Payroll Taxes Come In

Workers and employers pay FICA taxes (Social Security payroll taxes). These go to the U.S. Treasury.

·       Surplus Becomes IOUs

When Social Security collects more in benefits than it pays out, the excess money is not stored as cash. Instead:

  • The surplus is loaned to the federal government.
  • In return, the Trust Fund gets special U.S. Treasury bonds (IOUs).
  • Treasury Spends the Cash

The government uses that cash for other defense, infrastructure, and so on. The Trust Fund now holds promises, not money.

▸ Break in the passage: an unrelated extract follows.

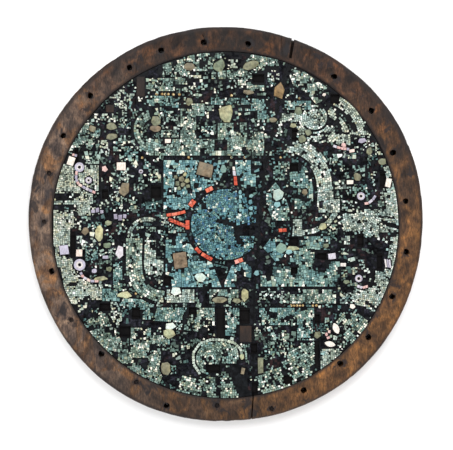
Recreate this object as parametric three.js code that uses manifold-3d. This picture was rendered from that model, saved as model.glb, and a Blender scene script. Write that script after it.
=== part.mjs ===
// A round wooden shield board with a plain pierced border and a field of stone and shell mosaic.
// It lies flat with the mosaic up. Millimetres, +Z up, +Y towards the top of the shield.
import * as THREE from "three";
import { mergeVertices } from "three/addons/utils/BufferGeometryUtils.js";
import Module from "manifold-3d";

const wasm = await Module();
wasm.setup();

// Driving sizes.
const BOARD_RADIUS = 158;
const BOARD_THICKNESS = 18;
const FIELD_RADIUS = 137.4;
const FIELD_CENTRE = [-0.8, -0.3];
const RECESS_DEPTH = 2;
const RESIN_THICKNESS = 1;
const TILE_THICKNESS = 1.5;
const SHELL_THICKNESS = 1.75;
const SOCKET_DEPTH = 2;
const GAP = 0.35;

// Levels worked out from the sizes.
const FLOOR_Z = BOARD_THICKNESS - RECESS_DEPTH;
const RESIN_Z = FLOOR_Z + RESIN_THICKNESS;
const TILE_Z = RESIN_Z + TILE_THICKNESS;
const SHELL_Z = RESIN_Z + SHELL_THICKNESS;
const ABOVE = TILE_Z + 5;

const degrees = Math.PI / 180;

// Flat outlines. Each returns a function that gives the outline's points, grown outwards by a margin.

function rect(x0, y0, x1, y1) {
  return (grow) => [
    [x0 - grow, y0 - grow],
    [x1 + grow, y0 - grow],
    [x1 + grow, y1 + grow],
    [x0 - grow, y1 + grow],
  ];
}

function disc(x, y, radius, sides = 24) {
  return (grow) => arc(x, y, radius + grow, 0, 360, sides).slice(0, sides);
}

function arc(x, y, radius, from, to, steps) {
  const points = [];
  for (let i = 0; i <= steps; i++) {
    const angle = (from + ((to - from) * i) / steps) * degrees;
    points.push([x + radius * Math.cos(angle), y + radius * Math.sin(angle)]);
  }
  return points;
}

// A piece of a ring between two radii and two angles.
function bow(x, y, inner, outer, from, to) {
  return (grow) => {
    const extra = grow / ((inner + outer) / 2) / degrees;
    const steps = Math.max(2, Math.ceil(((to - from) * outer) / 350));
    const out = arc(x, y, outer + grow, from - extra, to + extra, steps);
    const back = arc(x, y, Math.max(inner - grow, 0.01), from - extra, to + extra, steps);
    return out.concat(back.reverse());
  };
}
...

·       When Benefits Exceed Taxes

Social Security redeems its bonds to pay benefits.
But the Treasury must find the cash—by:

  • Collecting more taxes,
  • Borrowing from the public,
  • Or cutting other spending.

Key Point

The Trust Fund is real in law (the bonds are enforceable), but not real in economic terms like a savings account. It doesn’t reduce the government’s future burden; it just shifts it.

Think of a Family IOU Jar

Imagine you run a household:

  • Kids’ Allowance Jar
    You collect money from your kids’ chores (like payroll taxes) and promise to save it for their future college costs.
  • You Spend the Cash
    Instead of leaving the money in the jar, you use it to pay for groceries and bills. But you don’t want the kids to worry, so you write an IOU note:
    “I owe you $100. Love, Dad.”
    You put the IOU in the jar.
  • The Jar Looks Full
    Over time, the jar fills with IOUs, not cash. On paper, the kids have $10,000 “saved.” In reality, you’ve already spent the money.
  • College Time Comes
    When the kids need the money, you must find new cash—by working extra hours, borrowing from the bank, or cutting other expenses. The IOUs are legally binding (you wrote them), but they don’t pay tuition by themselves.

Another Key Point

The Social Security Trust Fund works the same way:

  • The IOUs are absolute legal obligations (special Treasury bonds).
  • But they don’t represent a pile of cash or investment, just a promise that future taxpayers will cover the bill.